Question #fb399

2 Answers
Dec 7, 2017

Assuming #sin^2(x)=3cos^2(x)#, then first let's change it in to #tan^2(x)#,

#sin^2(x)/cos^2(x) = 3(cos^2(x)/cos^2(x))# #rarr# #tan^2(x) = 3#

Now from here all we need to do is take the square root of both sides,

#sqrt(tan^2(x)) = +-sqrt(3)# #rarr# #tan(x) = +-sqrt(3)#

Remember that because we will be taking the inverse tangent we will need to apply the proper restrictions on its domain and range. #tan^-1(x); D:(-oo, oo) ;R:( pi/2,-pi/2)#.
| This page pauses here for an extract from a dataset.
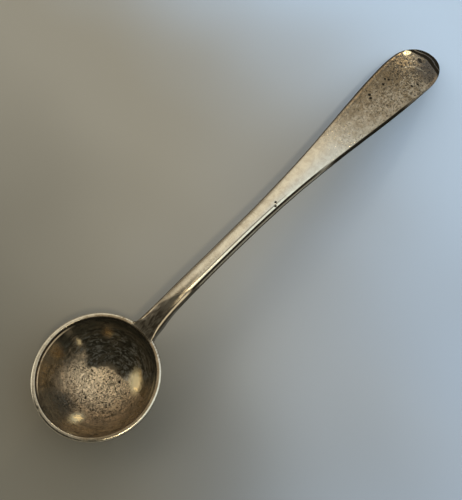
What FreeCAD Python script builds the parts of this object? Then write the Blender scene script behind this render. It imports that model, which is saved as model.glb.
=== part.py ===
import FreeCAD, Part
import math
import os

# A one-piece salt spoon, in millimetres. X runs from the bowl to the end of
# the handle, Z is up, and the spoon rests on the bottom of its bowl and on
# the turned-down end of its handle. The origin is under the middle of it.

# Whole spoon
LENGTH = 100.0

# Bowl, outside sizes, measured square to its own rim
BOWL_LENGTH = 22.3
BOWL_WIDTH = 21.5
BOWL_DEPTH = 10.1
RIM_TILT = 6.5
RIM_WIDTH = 0.85
BOTTOM_WALL = 0.75
RIM_BEVEL = 0.25

# Line along the top of the handle: heights above the table, distances from
# the bowl's edge or from the end, and slopes as rise over run
ROOT_RISE = 0.1
ROOT_SLOPE = 0.5
CREST_FROM_RIM = 11.0
CREST_HEIGHT = 10.8
SHOULDER_FROM_END = 13.1
SHOULDER_HEIGHT = 6.55
SHOULDER_SLOPE = -0.11
END_ANGLE = 36.5

# Handle widths
WAIST_WIDTH = 3.2
WAIST_FROM_RIM = 17.0
END_WIDTH = 9.55
WIDEST_FROM_END = 7.8
WIDENING_POWER = 1.48
FLARE_WIDTH = 1.2
FLARE_DEPTH = 1.1
FLARE_LENGTH = 3.0
END_FULLNESS = 2.1

# Handle section
ROOT_THICKNESS = 2.2
END_THICKNESS = 1.15
STEM_CROWN = 0.18
END_CROWN = 0.25
TOP_BEVEL = 0.45
END_TOP_BEVEL = 0.26
BOTTOM_BEVEL = 0.22
# A bevel takes at most this share of the half width
BEVEL_LIMIT = 0.6

# Heel: the drop on the back of the bowl, under the stem
HEEL_WIDTH = 4.4
HEEL_LENGTH = 6.0
HEEL_RISE = 0.4

# How far the handle's blank reaches into the bowl before it is trimmed
ROOT_OVERLAP = 1.6
# Handle sections, how much closer they lie at the root, and how far round the
# end the last one lies, in degrees
STEM_SECTIONS = 22
STEM_CROWDING = 1.1
END_SECTIONS = 10
LAST_SECTION = 84.0

# Anything thinner than this lies flat in a plane
FLAT = 1e-4

HALF_LENGTH = BOWL_LENGTH / 2
HALF_WIDTH = BOWL_WIDTH / 2
TILT = math.radians(RIM_TILT)

# Distances from the bowl's centre: how far it reaches forwards and down when
# it is tilted, where the stem leaves the rim, and where the handle ends
FRONT_REACH = math.hypot(HALF_LENGTH * math.cos(TILT), BOWL_DEPTH * math.sin(TILT))
CENTRE_HEIGHT = math.hypot(HALF_LENGTH * math.sin(TILT), BOWL_DEPTH * math.cos(TILT))
RIM_X = HALF_LENGTH * math.cos(TILT)
RIM_HEIGHT = CENTRE_HEIGHT - HALF_LENGTH * math.sin(TILT)
END_X = LENGTH - FRONT_REACH
END_SLOPE = -math.tan(math.radians(END_ANGLE))
END_HEIGHT = END_THICKNESS * math.cos(math.radians(END_ANGLE))
WAIST_X = RIM_X + WAIST_FROM_RIM
WIDEST_X = END_X - WIDEST_FROM_END
# The round end is drawn to close just past the last section, which is its flat tip
CLOSE_X = WIDEST_X + WIDEST_FROM_END / math.sin(math.radians(LAST_SECTION))

# Stations of the top line: distance, height, slope
TOP_LINE = [
    (RIM_X, RIM_HEIGHT + ROOT_RISE, ROOT_SLOPE),
    (RIM_X + CREST_FROM_RIM, CREST_HEIGHT, 0.0),
    (END_X - SHOULDER_FROM_END, SHOULDER_HEIGHT, SHOULDER_SLOPE),
    (END_X, END_HEIGHT, END_SLOPE),
]


def top_line(x):
    """Height and slope of the handle's top at a distance from the bowl's centre."""
    if x <= TOP_LINE[0][0]:
        start, height, slope = TOP_LINE[0]
        return height + slope * (x - start), slope
    for (x0, z0, s0), (x1, z1, s1) in zip(TOP_LINE, TOP_LINE[1:]):
        if x <= x1:
            break
    run = x1 - x0
    u = (x - x0) / run
    height = ((2 * u**3 - 3 * u**2 + 1) * z0 + (u**3 - 2 * u**2 + u) * run * s0
              + (3 * u**2 - 2 * u**3) * z1 + (u**3 - u**2) * run * s1)
    slope = ((6 * u**2 - 6 * u) * (z0 - z1) / run
             + (3 * u**2 - 4 * u + 1) * s0 + (3 * u**2 - 2 * u) * s1)
    return height, slope


def share(x, start, end):
    """How far x lies from start to end, from 0 to 1."""
    return min(max((x - start) / (end - start), 0.0), 1.0)


def mix(a, b, u):
    return a + (b - a) * u


def flare(x):
    """How much of the flare is left at x, from 1 at the rim to nothing."""
    return math.exp(-max(x - RIM_X, 0.0) / FLARE_LENGTH)


def handle_width(x):
    """Slim at the waist, flared into the bowl, wide and round at the end."""
    u = share(x, WAIST_X, WIDEST_X) ** WIDENING_POWER
    width = mix(WAIST_WIDTH, END_WIDTH, 3 * u**2 - 2 * u**3)
    width += FLARE_WIDTH * flare(x)
    round_end = share(x, WIDEST_X, CLOSE_X)
    return width * (1 - round_end**END_FULLNESS) ** (1 / END_FULLNESS)


def handle_section(x):
    """One closed wire across the handle: crowned top, bevelled edges, flat back."""
    along = share(x, RIM_X, END_X)
    half = handle_width(x) / 2
    thick = mix(ROOT_THICKNESS, END_THICKNESS, along) + FLARE_DEPTH * flare(x)
    fullness = min(2 * half / END_WIDTH, 1.0)
    crown = mix(STEM_CROWN, END_CROWN * fullness, along)
    bevel = min(mix(TOP_BEVEL, END_TOP_BEVEL, along), BEVEL_LIMIT * half)
    low = min(BOTTOM_BEVEL, BEVEL_LIMIT * half)
    height, slope = top_line(x)
    lean = math.atan(slope)

    def at(y, n):
        return FreeCAD.Vector(x - n * math.sin(lean), y, height + n * math.cos(lean))

    right = [(half - bevel, -crown), (half, -crown - bevel), (half, low - thick), (half - low, -thick)]
    left = [(-y, n) for y, n in reversed(right)]
    corners = [at(y, n) for y, n in right + left]
    edges = [Part.LineSegment(p, q).toShape() for p, q in zip(corners, corners[1:])]
    edges.append(Part.Arc(corners[-1], at(0, 0), corners[0]).toShape())
    return Part.Wire(edges)


def handle_blank():
    """The handle, lofted from inside the bowl to the tip of its round end."""
    start = RIM_X - ROOT_OVERLAP
    stem = [start, RIM_X]
    for i in range(STEM_SECTIONS):
        stem.append(mix(RIM_X, WIDEST_X, ((i + 1) / STEM_SECTIONS) ** STEM_CROWDING))
    angles = [math.radians(LAST_SECTION * (i + 1) / END_SECTIONS) for i in range(END_SECTIONS)]
    end = [mix(WIDEST_X, CLOSE_X, math.sin(a)) for a in angles]
    return Part.makeLoft([handle_section(x) for x in stem + end], True, False)


def egg(half_length, half_width, depth):
    """A whole egg shape with its centre at the middle of the rim."""
    ball = Part.makeSphere(1.0)
    ball.rotate(FreeCAD.Vector(), FreeCAD.Vector(0, 0, 1), 180)
    stretch = FreeCAD.Matrix()
    stretch.scale(half_length, half_width, depth)
    return ball.transformGeometry(stretch)


def below_rim():
    """The space under the plane of the rim, larger than the bowl."""
    side = 2 * LENGTH
    return Part.makeBox(side, side, side, FreeCAD.Vector(-side / 2, -side / 2, -side))


def hollow():
    return egg(HALF_LENGTH - RIM_WIDTH, HALF_WIDTH - RIM_WIDTH, BOWL_DEPTH - BOTTOM_WALL)


def rim_edges(shell, reach):
    """The edges in the rim's plane that reach this far along the bowl."""
    found = []
    for edge in shell.Edges:
        box = edge.BoundBox
        far = max(abs(vertex.Point.x) for vertex in edge.Vertexes)
        if box.ZLength < FLAT and abs(box.ZMax) < FLAT and abs(far - reach) < FLAT:
            found.append(edge)
    return found


def bowl():
    """The bowl's shell under a flat rim, with a bevel round the rim's outer edge."""
    shell = egg(HALF_LENGTH, HALF_WIDTH, BOWL_DEPTH).common(below_rim()).cut(hollow())
    return shell.makeChamfer(RIM_BEVEL, rim_edges(shell, HALF_LENGTH))


def heel():
    """A tongue with a round end that stands proud of the back of the bowl."""
    half = HEEL_WIDTH / 2
    top = -ROOT_THICKNESS / 2
    low = top - HEEL_LENGTH + half
    outline = Part.Wire([
        Part.LineSegment(FreeCAD.Vector(0, -half, top), FreeCAD.Vector(0, -half, low)).toShape(),
        Part.Arc(FreeCAD.Vector(0, -half, low), FreeCAD.Vector(0, 0, low - half),
                 FreeCAD.Vector(0, half, low)).toShape(),
        Part.LineSegment(FreeCAD.Vector(0, half, low), FreeCAD.Vector(0, half, top)).toShape(),
        Part.LineSegment(FreeCAD.Vector(0, half, top), FreeCAD.Vector(0, -half, top)).toShape(),
    ])
    tongue = Part.Face(outline).extrude(FreeCAD.Vector(BOWL_LENGTH, 0, 0))
    grown = egg(HALF_LENGTH + HEEL_RISE, HALF_WIDTH + HEEL_RISE, BOWL_DEPTH + HEEL_RISE)
    return grown.common(tongue)


def seated(shape):
    """Tilt a shape made about the rim's centre, and set it at the bowl's height."""
    placed = shape.copy()
    placed.rotate(FreeCAD.Vector(), FreeCAD.Vector(0, 1, 0), RIM_TILT)
    placed.translate(FreeCAD.Vector(0, 0, CENTRE_HEIGHT))
    return placed


def salt_spoon():
    """Bowl, handle and heel in one solid, with the origin under its middle."""
    behind = handle_blank().fuse(seated(heel())).cut(seated(hollow()))
    spoon = seated(bowl()).fuse(behind)
    spoon.translate(FreeCAD.Vector(FRONT_REACH - LENGTH / 2, 0, 0))
    return spoon.Solids[0]


os.makedirs("parts", exist_ok=True)
spoon = salt_spoon()
spoon.exportStep("parts/salt_spoon.step")
print("valid", spoon.isValid(), "volume", round(spoon.Volume, 2), spoon.BoundBox)
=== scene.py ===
import math

import bmesh
import bpy
import numpy as np
from bpy.props import FloatProperty, FloatVectorProperty, PointerProperty
from mathutils import Euler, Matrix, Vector


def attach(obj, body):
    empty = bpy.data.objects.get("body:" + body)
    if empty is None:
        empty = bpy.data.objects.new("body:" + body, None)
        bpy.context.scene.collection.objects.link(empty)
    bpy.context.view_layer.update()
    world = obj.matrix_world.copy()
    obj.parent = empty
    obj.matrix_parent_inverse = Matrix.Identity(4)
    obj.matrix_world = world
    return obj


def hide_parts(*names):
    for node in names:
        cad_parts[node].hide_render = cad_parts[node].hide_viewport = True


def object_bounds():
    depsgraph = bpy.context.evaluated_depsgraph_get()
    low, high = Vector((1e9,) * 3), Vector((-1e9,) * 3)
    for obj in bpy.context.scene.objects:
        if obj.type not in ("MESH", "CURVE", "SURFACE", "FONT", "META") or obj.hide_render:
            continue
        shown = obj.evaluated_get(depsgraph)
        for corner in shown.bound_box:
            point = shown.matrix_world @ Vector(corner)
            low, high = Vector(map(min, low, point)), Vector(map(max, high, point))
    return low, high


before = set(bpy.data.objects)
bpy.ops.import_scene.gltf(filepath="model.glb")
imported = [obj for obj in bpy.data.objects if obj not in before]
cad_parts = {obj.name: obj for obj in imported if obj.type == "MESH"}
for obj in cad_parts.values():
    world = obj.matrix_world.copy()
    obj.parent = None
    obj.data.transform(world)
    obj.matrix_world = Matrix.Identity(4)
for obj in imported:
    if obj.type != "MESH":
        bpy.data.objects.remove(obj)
CAD_LOW, CAD_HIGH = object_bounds()

bl_info = {
    "name": "Worn silver salt spoon",
    "version": (1, 0, 0),
    "blender": (4, 5, 0),
    "location": "3D View > Sidebar > Salt spoon",
    "description": "Dresses the salt spoon in worn, tarnished silver and sets it on a pale floor",
    "category": "Add Mesh",
}

MM = 0.001
SPOON_LENGTH = CAD_HIGH.x - CAD_LOW.x


def length(name, description, millimetres):
    """A length, given in millimetres and kept in metres."""
    return FloatProperty(name=name, description=description, default=millimetres * MM, unit="LENGTH")


def angle(name, description, degrees):
    """An angle, given in degrees and kept in radians."""
    return FloatProperty(name=name, description=description, default=math.radians(degrees), unit="ROTATION")


def number(name, description, default):
    """A plain number, such as a ratio."""
    return FloatProperty(name=name, description=description, default=default)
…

Knowing this we can gather that the answers for when #tan(x) = +-sqrt(3)#, are,#pi/3# and #5pi/3# uising the unit circle or right triangle method.

Dec 7, 2017

#pi/3; (2pi)/3; (4pi)/3; (5pi)/3#

Explanation:

#sin^2 x - 3cos^2 x = 0#
#(sin x - sqrt3cos x)(sin x + sqrt3cosx) = 0#
Either one of the factor should be zero
a. #sin x - sqrt3cos x = 0#.
Divide both sides by cos x (condition #cos x != 0#)
#tan x - sqrt3 = 0# --> #tan x = sqrt3#
Trig table and unit circle give -->
#x = pi/3# and #x = p/3 + pi = (4pi)/3#
b. #sin x + sqrt3cos x = 0#
Divide both sides by cos x.
#tan x = - sqrt3#
#x = (2pi)/3#, and #x = (2pi)/3 + pi = (5pi)/3#